Was ist Faktum bei diesem Abkommen? Bei diesem Abkommen ist das Entscheidende, dass Kapitaleinkünfte von Deutschen in der Schweiz mit der gleichen Abgeltungsteuer belegt werden sollen wie in Deutschland. Das bedeutet doch, dass es für Deutsche in Zukunft nicht mehr interessant ist, ihr Geld in die Schweiz zu bringen, weil sie dort genauso besteuert werden wie in Deutschland.

(Beifall bei der CDU – Tarek Al-Wazir (BÜNDNIS 90/DIE GRÜNEN): Sie reden über die Vergangenheit?)

Wenn das der Fall ist, bedeutet das doch auch, dass jeder, der bisher daran gedacht hat, sein Geld in die Schweiz zu bringen, es in Zukunft nicht mehr tun wird, weil er dort keine Steuervorteile hat. Das bedeutet wiederum, dass es eine Stärkung des Finanzplatzes Deutschland ist. Das wiederum bedeutet – deswegen bin ich so entsetzt, dass ein solcher Antrag ausgerechnet von der SPD kommt – eine Stärkung des Arbeitsmarktes am Finanzstandort Frankfurt am Main.
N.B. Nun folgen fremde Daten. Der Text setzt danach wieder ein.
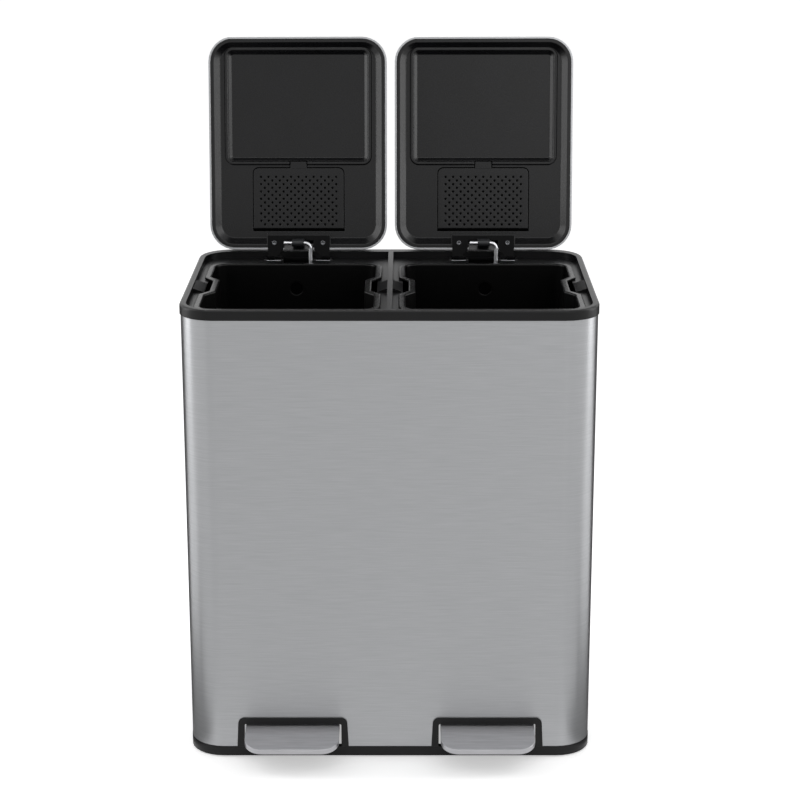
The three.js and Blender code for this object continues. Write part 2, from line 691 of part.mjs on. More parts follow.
/** The raised bead round the panel, with two sloping flanks. */
function bead() {
  const crest = fieldPlane - beadRise;
  const rings = (line) => loft(line.map(([inset, z]) => ring(beadPlan(inset), z)));
  const whole = rings([[0, fieldPlane + 1], [0, fieldPlane], [beadFlank, crest]]);
  const inside = beadBand - 2 * beadFlank;
  const hollow = rings([[beadBand, fieldPlane + 2], [beadBand, fieldPlane], [inside, crest - beadRise]]);
  return cut(whole, hollow);
}

/** The hollow over the recessed panel, with sloping sides. */
const panel = () => loft([[panelInset, fieldPlane - 1], [panelInset, fieldPlane],
  [panelInset + panelSlope, fieldPlane + panelDrop]].map(([inset, z]) => ring(beadPlan(inset), z)));

/** Plan outline of the raised bead on the liner, drawn in by a distance. */
const beadPlan = (inset) => roundedRect(inset - beadWidth / 2, beadRear - beadLength + inset,
  beadWidth / 2 - inset, beadRear - inset, Math.max(beadCorner - inset, 1));

/** Plan outline of the recess that the filter's cover lies in, grown by a wall. */
const recessPlan = (grow) => roundedRect(-coverWidth / 2 - coverGap - grow, coverFront - coverGap - grow,
  coverWidth / 2 + coverGap + grow, coverRear + coverSlot + grow, 1 + grow, coverCorner + coverGap + grow);

/** Plan outline of the recess for the cover's tab, which runs through the bead. */
const tabPlan = (grow) => roundedRect(-tabWidth / 2 - running - grow, coverFront - tabLength - running - grow,
  tabWidth / 2 + running + grow, coverFront + grow, 0);

/** Plan outline of the pocket behind the filter's cover, grown by a wall. */
function pocketPlan(grow) {
  const middle = (coverRear + coverFront) / 2;
  const [halfX, halfY] = [padWidth / 2 + gap + grow, padLength / 2 + gap + grow];
  return roundedRect(-halfX, middle - halfY, halfX, middle + halfY, padCorner + grow);
}

/** The filter's cover, drawn about its hinge line: its rear edge, at its face. */
function filterCover() {
  const half = coverWidth / 2;
  const plate = slab(roundedRect(-half, -coverLength, half, 0, 0.5, coverCorner), 0, coverThick);
  const tab = roundedRect(-tabWidth / 2, -coverLength - tabLength, tabWidth / 2, 1 - coverLength, 0, 2);
  return join(plate, slab(tab, 0, coverThick));
}

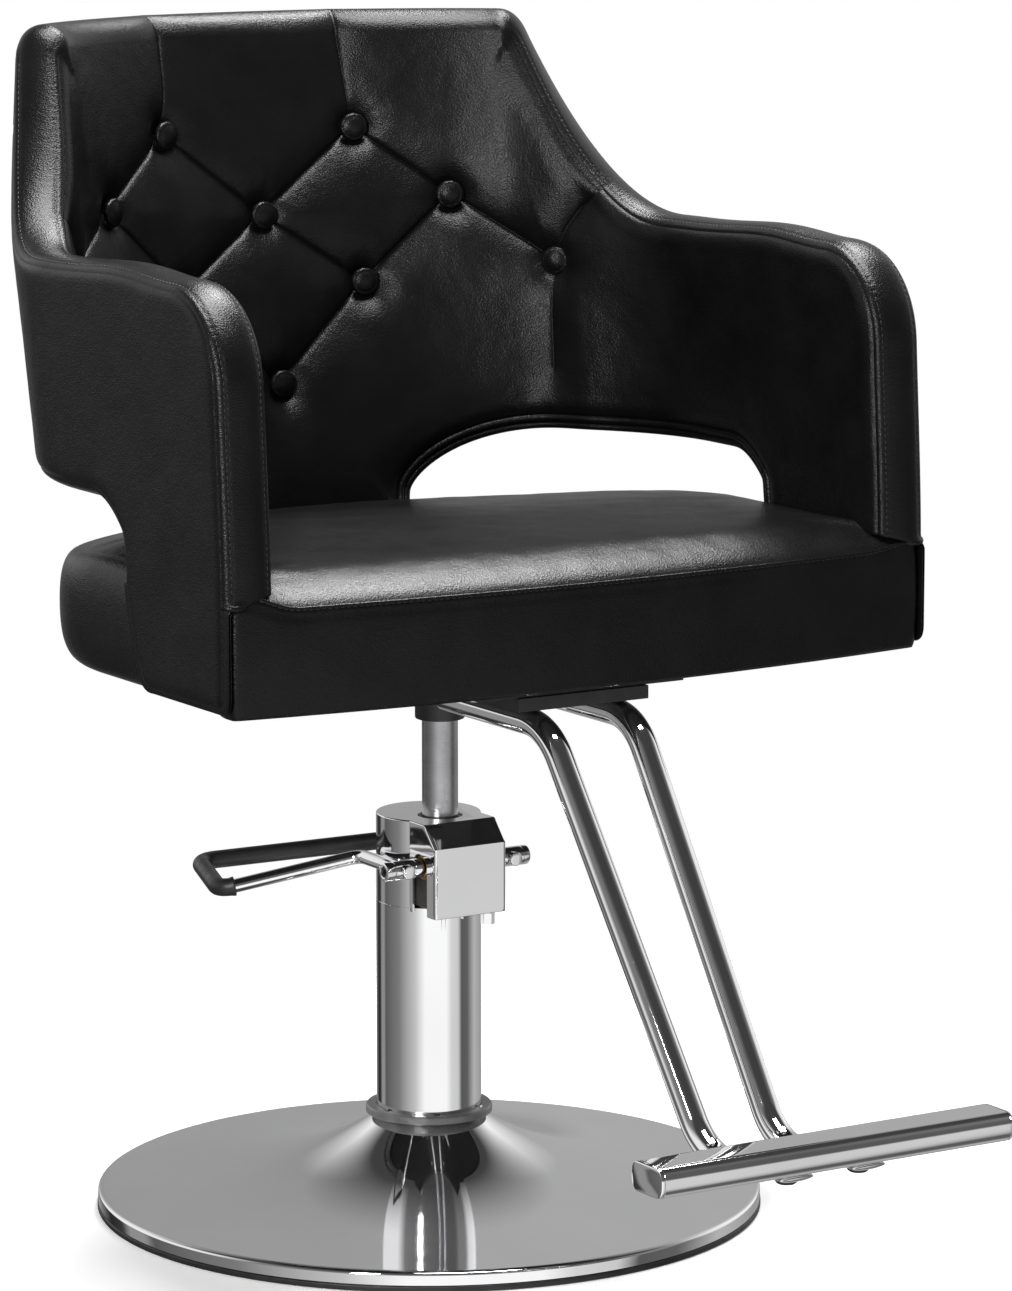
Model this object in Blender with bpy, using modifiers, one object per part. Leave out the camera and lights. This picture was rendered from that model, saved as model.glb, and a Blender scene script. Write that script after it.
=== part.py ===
"""Hydraulic salon styling chair.

Metres, +Z up. The chair faces -Y. Left and right in names are as seen from the front of the
chair, so left is -X. The origin is on the floor under the middle of the round base.
"""

import math

import bmesh
import bpy
from mathutils import Matrix, Vector

GAP = 0.0003                      # clearance between neighbouring pieces

# Round base and column
BASE_RADIUS = 0.275
BASE_RIM_HEIGHT = 0.016
BASE_LIP_BOTTOM = 0.005
BASE_TOP_HEIGHT = 0.0762
COVER_THICKNESS = 0.0015
PLATE_RADIUS = 0.262
PLATE_THICKNESS = 0.009
COLUMN_RADIUS = 0.0434
COLUMN_WALL = 0.0020
COLUMN_TOP = 0.2572
FLANGE_RADIUS = 0.0400
FLANGE_THICKNESS = 0.008
FLANGE_BOLT_CIRCLE = 0.0300
CLAMP_RING_RADIUS = 0.0524
CLAMP_RING_HEIGHT = 0.0068

# Hydraulic cylinder and lifting ram, on an axis in front of the column's own
RAM_Y = -0.0187
RAM_RADIUS = 0.0148
RAM_BOTTOM = 0.1150
RAM_TOP = 0.4620
CYLINDER_BORE = 0.0170
CYLINDER_RADIUS = 0.0210
CYLINDER_BOTTOM = 0.0178
CYLINDER_FLOOR = 0.0120
CYLINDER_TOP = 0.2582
PISTON_THICKNESS = 0.014

# Pump head: casting, chrome cover, cross shaft and pedal
HEAD_HALF_WIDTH = 0.0339
HEAD_FRONT = -0.0671
HEAD_BOTTOM = 0.2536
HEAD_BACK_BOTTOM = 0.2575
HEAD_TOP = 0.3297
HEAD_CHAMFER_Y = -0.0502
HEAD_CHAMFER_Z = 0.3119
HEAD_WALL = 0.0016
HEAD_RADIUS = 0.0432
BODY_HALF_WIDTH = 0.0305
BODY_FRONT = -0.0645
BODY_BACK = 0.0180
BODY_BOTTOM = 0.2585
BODY_TOP = 0.3080
SHAFT_Y = -0.0426
SHAFT_Z = 0.2933
SHAFT_RADIUS = 0.0080
SHAFT_HALF_LENGTH = 0.0684
BUSH_RADIUS = 0.0103
PEDAL_ROD_RADIUS = 0.0057
PEDAL_HOLE_X = 0.0510
PEDAL_SLEEVE_RADIUS = 0.0074
PLUNGER_Y = -0.0562
PLUNGER_RADIUS = 0.0050
PLUNGER_BOTTOM = 0.2668
PLUNGER_TOP = 0.2842
SET_SCREW_RADIUS = 0.0030
GUIDE_RADIUS = 0.0185
WIPER_HEIGHT = 0.0040
VALVE_X = 0.0235
VALVE_Y = -0.0550
PEDAL_BEND = 0.0130

# Mounting plate, hub and footrest
HUB_RADIUS = 0.0205
HUB_BOTTOM = 0.4105
SEAT_BOTTOM = 0.4720
PLATE_TOP = SEAT_BOTTOM - GAP
PLATE_BOTTOM = 0.4657
PLATE_BOLT_X = 0.0800
PLATE_BOLT_YS = (-0.2050, 0.0600)
PLATE_BOLT_RADIUS = 0.0035
TUBE_RADIUS = 0.0110
TUBE_BEND = 0.0560
TUBE_TOP_Z = 0.4436
TUBE_LOW_Z = 0.1478
TUBE_TOP_X = 0.0400
TUBE_LOW_X = 0.0325
TUBE_BACK_Y = -0.0950
TUBE_TOP_BEND_Y = -0.2486
TUBE_LOW_BEND_Y = -0.4610
TUBE_PRESS_Y = -0.5090             # where the round tube begins to be pressed flat
TUBE_TIP_Y = -0.5800
BAR_SCREW_Y = -0.5680
BAR_SCREW_RADIUS = 0.0030
BAR_HALF_LENGTH = 0.1590
BAR_BACK = -0.5517
BAR_FRONT = -0.5929
BAR_BOTTOM = 0.1602
BAR_TOP = 0.1832

# Upholstered shell: half ellipse in plan at the back, straight arms at the sides
SHELL_HALF_WIDTH = 0.3250
SHELL_DEPTH = 0.2580
SHELL_CENTRE_Y = 0.0480
SHELL_RAKE = 0.2200
SHELL_RAKE_Z = 0.8000
ARM_FRONT = -0.2470
ARM_TOP = 0.8000
ARM_FRONT_RADIUS = 0.0650
BACK_TOP = 0.9690
CORNER_T = 0.5450                 # where the straight top edge of the back ends
WING_END_T = 0.9200               # where the wing has come down to the arm
LEG_BOTTOM = 0.4765
ARCH_TOP = 0.6310
TONGUE_BOTTOM = 0.5700
PAD_BOTTOM = 0.5770
LINER = 0.0030
FRAME_FROM = LINER + GAP
FRAME_THICKNESS = 0.0080
PAD_FROM = FRAME_FROM + FRAME_THICKNESS + GAP
BACK_PAD_TO = 0.0385
ARM_PAD_TO = 0.0475
PAD_SPLIT_T = 0.6200
BAND_THICKNESS = 0.0030
LAYER_EDGE = BAND_THICKNESS + 3 * GAP
BUTTON_RADIUS = 0.0120
BUTTON_HEIGHT = 0.0068
BUTTON_LIFT = 0.0012
# Upholstery buttons of the right hand half: place along the plan curve, and height
BUTTON_PLACES = ((0.199, 0.870), (0.373, 0.812), (0.0, 0.799),
                 (0.187, 0.740), (0.580, 0.757), (0.0, 0.658))

# Seat cushion
SEAT_HALF_WIDTH = SHELL_HALF_WIDTH - PAD_FROM - GAP
SEAT_FRONT = -0.2440
SEAT_BOW = 0.0240
SEAT_REAR_CENTRE_Y = -0.0110
SEAT_REAR_DEPTH = 0.2500
SEAT_EDGE_TOP = 0.5560
SEAT_CROWN = 0.0220
BOARD_THICKNESS = 0.0150

PARTS = "styling_chair"
CUTTERS = "cutters"


# ---------------------------------------------------------------- scene helpers

def clear_scene():
    for obj in list(bpy.data.objects):
        bpy.data.objects.remove(obj, do_unlink=True)


def collection(name):
    found = bpy.data.collections.get(name)
    if found is None:
        found = bpy.data.collections.new(name)
        bpy.context.scene.collection.children.link(found)
    return found


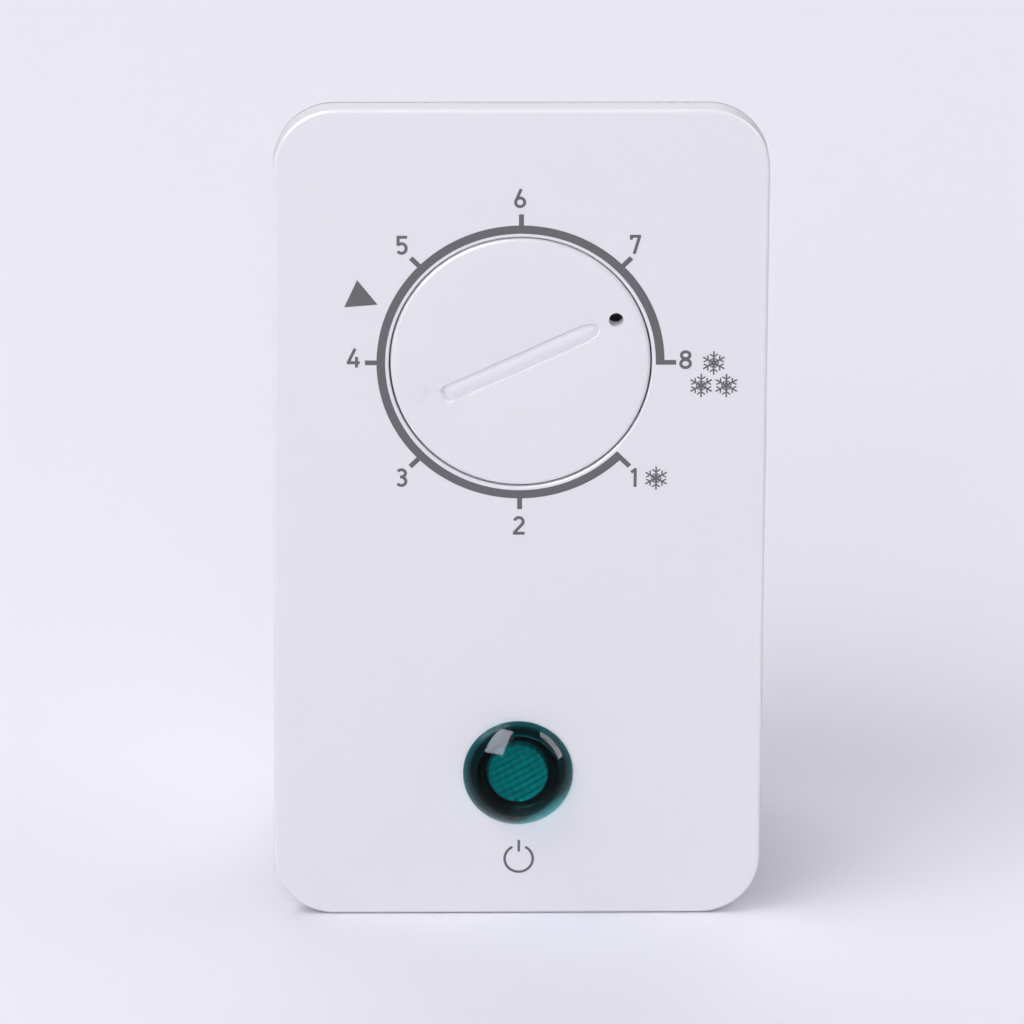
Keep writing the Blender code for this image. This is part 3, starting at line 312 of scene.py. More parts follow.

(Lachen des Abg. Marius Weiß (SPD))

Was Sie hier mit Ihrem Antrag betreiben, schadet eindeutig Hessen. Es schadet den Arbeitsplätzen am Finanzplatz. Es ist von daher nicht nachvollziehbar, weshalb Sie in dieser Form agieren.

Bezüglich der von Ihnen angesprochenen Altfälle kennen wir noch nicht die Details.

(Sigrid Erfurth (BÜNDNIS 90/DIE GRÜNEN): Aber stimmen schon mal zu!)

Entscheidend ist aber doch, dass es zu einer Lösung kommen muss, damit diejenigen, die wissen, dass sie in Zu

kunft mit ihren Konten in der Schweiz genauso steuerlich herangezogen werden wie in Deutschland, motiviert werden, ihr Geld nach Deutschland zu bringen.